# The volume of a sphere as an integral

• We can use definite integrals to calculate volumes of solid.
• Let's first look at the example of a sphere of radius $$r$$.
• Note that the equation of the sphere of radius $$r$$ and centre $$(0,0,0)$$ is $S:x^2+y^2+z^2=r^2.$
• The method is to integrate over $$-r\le x\le r$$ the function $$A(x)$$, which assigns to $$x=x_0$$ the area of the cross section of the solid $$S$$ and the plane $$x=x_0$$.
• Click here for a demonstration.
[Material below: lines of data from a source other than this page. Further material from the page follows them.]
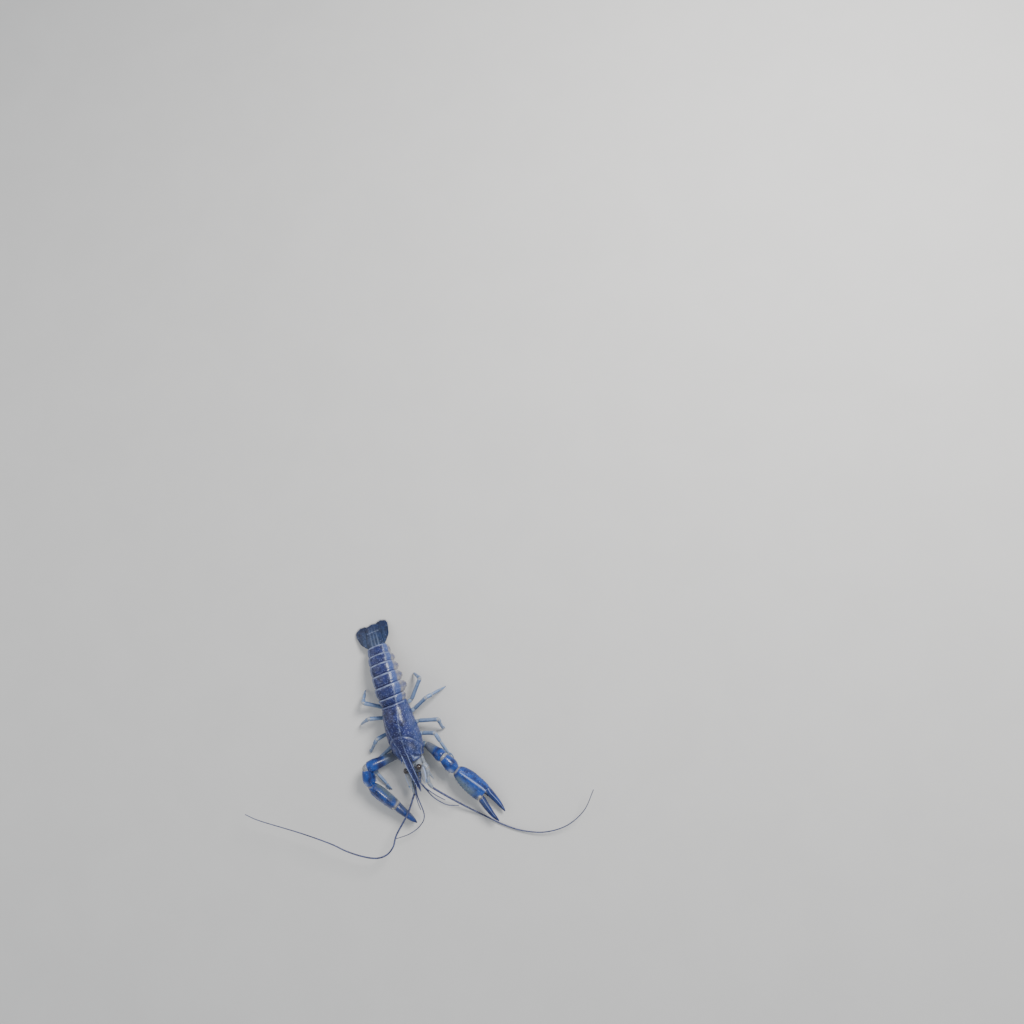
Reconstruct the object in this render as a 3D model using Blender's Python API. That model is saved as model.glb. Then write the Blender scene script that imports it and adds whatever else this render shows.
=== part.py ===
"""A life-size still model of a freshwater crayfish, standing with one claw reached out and one folded in.

The animal faces -Y, its left side is +X and the floor is z = 0. Sizes are in millimetres and become
metres when a mesh is made. The trunk leans a little to its right, and the tail bends right and down.
"""

import math

import bmesh
import bpy
from mathutils import Matrix, Vector

MM = 0.001
GAP = 0.3

# Trunk, measured along Y from the dorsal point of the cervical groove
CARAPACE_BACK = 20.6
CARAPACE_FRONT = -19.0
GROOVE_Y = 0.0
GROOVE_DEPTH = 0.55
GROOVE_SWEEP = 10.0
TRUNK_AXIS_Z = 12.0
TRUNK_LEAN = math.radians(-13.0)
TRUNK_TURN = math.radians(5.6)
TRUNK_SHIFT = Vector((-3.0, 0.0, 0.0))
BELLY_RECESS_Z = 9.0

# Rostrum
ROSTRUM_ROOT = -12.5
ROSTRUM_TIP = -39.6
ROSTRUM_HALF_WIDTH = 2.5
ROSTRUM_SPINES = (-29.5, -32.6, -35.4)

# Abdomen: lengths of its six rings, and how far the tail turns
RING_LENGTHS = (5.0, 8.0, 7.6, 7.2, 6.4, 6.4)
ABDOMEN_START = CARAPACE_BACK + GAP
TAIL_TURN = math.radians(1.0)
TAIL_TURN_BY = 9.0
TAIL_DROP = math.radians(17.0)
TAIL_DROP_FROM = 6.0

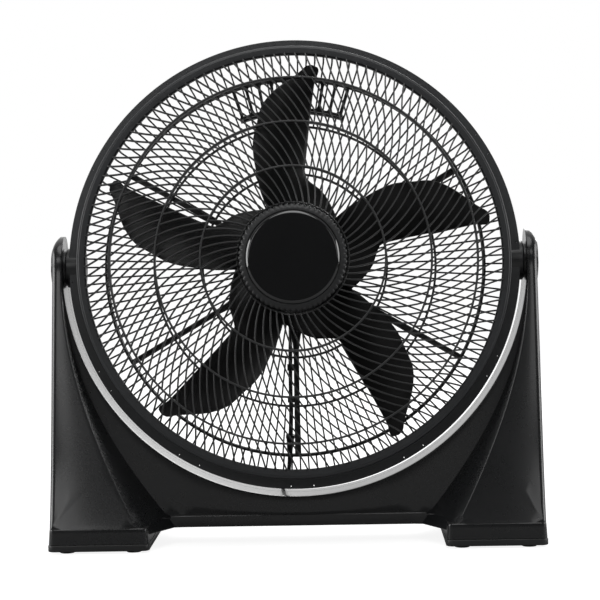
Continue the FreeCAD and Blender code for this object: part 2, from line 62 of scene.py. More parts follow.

You can see that this means that we approximate the solid $$S$$ with cylinders the base the cross sections.
• In this particular case, if we fix $$x=x_0$$, then from the equation $$x^2+y^2+z^2=r^2$$, we get $$y^2+z^2=r^2-x_0^2$$.
• That is, the cross-section at $$x=x_0$$ is the circular disk with radius $$\sqrt{r^2-x_0^2}$$. That has area $$(r^2-x_0^2)\pi$$.
• This implies $$A(x)=(r^2-x^2)\pi$$.
• Using this, we can calculate the volume: $V=\int_{-r}^r(r^2-x^2)\pi\,\mathrm dx=\pi(r^2x-\frac13x^3)\Big|_{-r}^r=\pi(r^2(r+r)-\frac13(r^3+r^3))=\frac43r^3\pi.$

# Solids of revolution, part 1

• More generally, we can consider solids of revolution, that is solids, which we obtain by rotating a region around an axis.
• If $$f(x)\ge0$$ for $$a\le x\le b$$, then let $$S$$ be the solid obtained by rotating the region under the graph $$y=f(x)$$ around the $$x$$-axis.
• The cross-sections are disks with centre the origin and radius $$f(x)$$.
• Therefore, $$A(x)=f(x)^2\pi$$, so that the volume is $$V=\int_a^bf(x)^2\pi\,\mathrm dx$$.
• Warning. In these problems, you have to be careful to make sure you know which axis is the region rotated around. For a given region, you get different solids if you rotate it around the $$x$$ and the $$y$$-axes.
• Let's find the volume of the solid obtained by rotating the region $$R$$ under the graph $$y=\sqrt x$$ for $$0\le x\le1$$.
• Since we have $$f(x)=\sqrt x$$, the volume will be $V=\int_a^bf(x)^2\pi\,\mathrm dx=\int_0^1\pi x\,\mathrm dx=\frac{\pi}{2}.$
• If $$0\le f(x)\le g(x)$$ for $$a\le x\le b$$, then the cross-section is the ring with outer radius $$g(x)$$, and inner radius $$f(x)$$.
• Therefore, we have $$A(x)=\pi(g(x)^2-f(x)^2)$$, and thus $$V=\int_a^b\pi(g(x)^2-f(x)^2)\,\mathrm dx$$.
• Exercise. Let $$R$$ be the region enclosed by the curves $$y=x$$ and $$y=x^2$$.
1. Find the volume of the solid of revolution obtained by rotating $$R$$ around the $$x$$-axis.
2. Find the volume of the solid of revolution obtained by rotating $$R$$ around the $$y$$-axis.